━━━━━ Dataset content ━━━━━
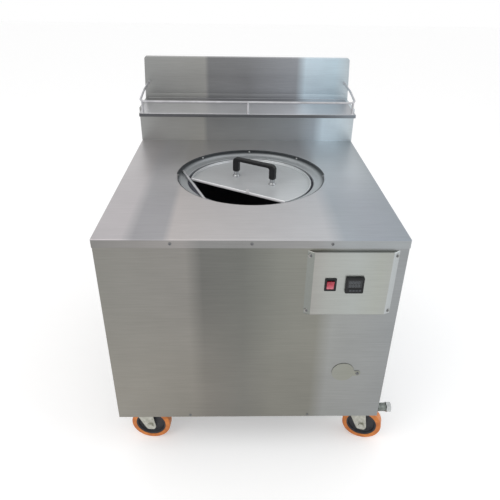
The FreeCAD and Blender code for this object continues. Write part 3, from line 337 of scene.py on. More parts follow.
galvanised = grained(
    "galvanised_pipe", "#666c68", "#868b87", 1.2 * MM, 0.3, 0.42, patch=8 * MM, Metallic=0.8,
)
dull_steel = grained(
    "weathered_screw_steel", "#656667", "#7e7f81", 0.7 * MM, 0.2, 0.45, patch=3 * MM, Metallic=0.8,
)
pipe_iron = grained(
    "black_iron_pipe", "#37383a", "#55565a", 1.4 * MM, 0.4, 0.5, patch=8 * MM, Metallic=0.7,
)
primed_iron = grained("primed_angle_iron", "#47484b", "#55565a", 2.0 * MM, 0.35, 0.6, patch=40 * MM)
bare_sheet = grained(
    "mill_steel_sheet", "#77787a", "#8f9091", 1.5 * MM, 0.2, 0.42, patch=60 * MM, Metallic=1.0,
)
print("small finishes made")

# %% [markdown]
# ## Fired clay, brick and wool
# A tandoor jar is hand-built from clay with grit and chopped straw in it, then dried and fired
# in use. Its wall is pale biscuit below and dark with soot at the mouth, where the smoke
# leaves. The soot follows height, so it is a ramp along Z, broken up by noise so that its edge
# licks up and down. The bricks under the jar and the wool round it hardly show, but they get
# their own grain too.

# %% Clay, brick, wool and ceramic
pot_low, pot_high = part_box("clay_pot")
SOOT_BEGINS, SOOT_FULL = 420 * MM, 190 * MM
GRIT, SOOT_LICK = 6 * MM, 70 * MM
fired_clay, clay_tree, clay_surface, clay_place = new_material("fired_clay_sooted", Roughness=0.9)
clay_height = add_node(clay_tree, "ShaderNodeSeparateXYZ", inputs={0: clay_place}).outputs["Z"]
grit = noise(clay_tree, clay_place, 1 / GRIT, 6.0, 0.7)
lick = noise(clay_tree, clay_place, 1 / SOOT_LICK, 3.0)
soot_height = remap(
    clay_tree, clay_height, pot_high.z - SOOT_BEGINS, pot_high.z - SOOT_FULL, high=1.4,
)
soot_edge = reckon(clay_tree, "MULTIPLY_ADD", lick, 0.6, -0.3)
soot = reckon(clay_tree, "ADD", soot_height, soot_edge, clamp=True)
biscuit = ramp(clay_tree, grit, [(0.35, "#8a6248"), (0.65, "#b58a68")])
smoked = ramp(clay_tree, grit, [(0.35, "#36363e"), (0.7, "#4a4a54")])
clay_tree.links.new(blend(clay_tree, soot, biscuit, smoked), clay_surface.inputs["Base Color"])
lift(clay_tree, clay_surface, grit, 0.5, 1.5 * MM)
fire_brick = grained("fireclay_brick", "#b39a72", "#cdb68c", 2.5 * MM, 0.6, 0.9, patch=35 * MM)
mineral_wool = grained(
    "loose_mineral_wool", "#9c8f6d", "#c0b38f", 4.0 * MM, 1.0, 0.95, patch=30 * MM,
)
white_ceramic = grained("glazed_ceramic", "#d8d5cb", "#e8e6df", 1.0 * MM, 0.05, 0.25)
print("clay from", round(pot_low.z, 3), "to", round(pot_high.z, 3))

# %% [markdown]
# ## Dressing the measured pieces that stay
# Many pieces of the frame already have their final form: the plain side panels, the vented
# back, the angle-iron frame and all that hides inside. They only get a finish, laid on the
# measured mesh. The pieces that show most are made again further down, with the rounded edges
# and small forms that catch the light.

# %% Finishes of the measured pieces
KEPT_FINISHES = {
    "left_side_panel": side_steel, "right_side_panel": side_steel, "rear_panel": rear_steel,
    "base_frame": primed_iron, "floor_plate": bare_sheet, "sight_tube": bare_sheet,
    "electrics_box": bare_sheet, "burner": pipe_iron, "thermocouple": bare_sheet,
    "gas_valve": pipe_iron, "burner_pipe": pipe_iron, "clay_pot": fired_clay,
    "hearth_bricks": fire_brick, "insulation_fill": mineral_wool, "spark_electrode": white_ceramic,
    "cable_gland": moulded_black, "castor_bolts": screw_steel,
}
for name, material in KEPT_FINISHES.items():
    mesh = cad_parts[name].data
    mesh.materials.clear()
    mesh.materials.append(material)
print(len(KEPT_FINISHES), "measured pieces dressed")

# %% [markdown]
# ## Tools for sheet metal
# A folded panel is a box with some sides missing, its corners bent at about the radius of the
# press brake's nose, and its wall one gauge thick. So the tools are: a box, a way to open
# sides, a bevel that rounds the folds, and a Solidify modifier that grows the wall inwards.
# Finishing a piece also gives it weighted normals, so that a wide flat face stays flat right up
# to a rounded fold.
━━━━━
> **Exercise**:
Set down each line of the material verbatim, from the first line through the line that contains "# their own grain too.".

> **Answer to this task**:
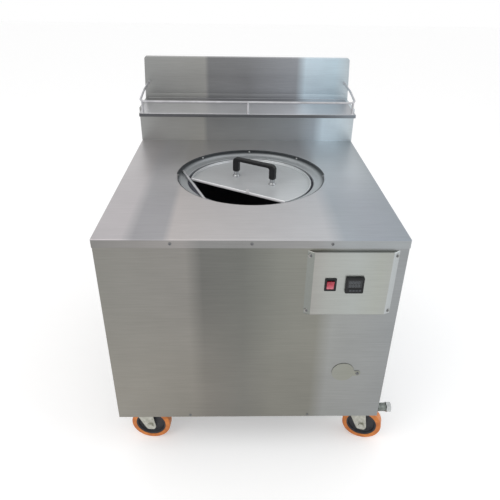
The FreeCAD and Blender code for this object continues. Write part 3, from line 337 of scene.py on. More parts follow.
galvanised = grained(
    "galvanised_pipe", "#666c68", "#868b87", 1.2 * MM, 0.3, 0.42, patch=8 * MM, Metallic=0.8,
)
dull_steel = grained(
    "weathered_screw_steel", "#656667", "#7e7f81", 0.7 * MM, 0.2, 0.45, patch=3 * MM, Metallic=0.8,
)
pipe_iron = grained(
    "black_iron_pipe", "#37383a", "#55565a", 1.4 * MM, 0.4, 0.5, patch=8 * MM, Metallic=0.7,
)
primed_iron = grained("primed_angle_iron", "#47484b", "#55565a", 2.0 * MM, 0.35, 0.6, patch=40 * MM)
bare_sheet = grained(
    "mill_steel_sheet", "#77787a", "#8f9091", 1.5 * MM, 0.2, 0.42, patch=60 * MM, Metallic=1.0,
)
print("small finishes made")

# %% [markdown]
# ## Fired clay, brick and wool
# A tandoor jar is hand-built from clay with grit and chopped straw in it, then dried and fired
# in use. Its wall is pale biscuit below and dark with soot at the mouth, where the smoke
# leaves. The soot follows height, so it is a ramp along Z, broken up by noise so that its edge
# licks up and down. The bricks under the jar and the wool round it hardly show, but they get
# their own grain too.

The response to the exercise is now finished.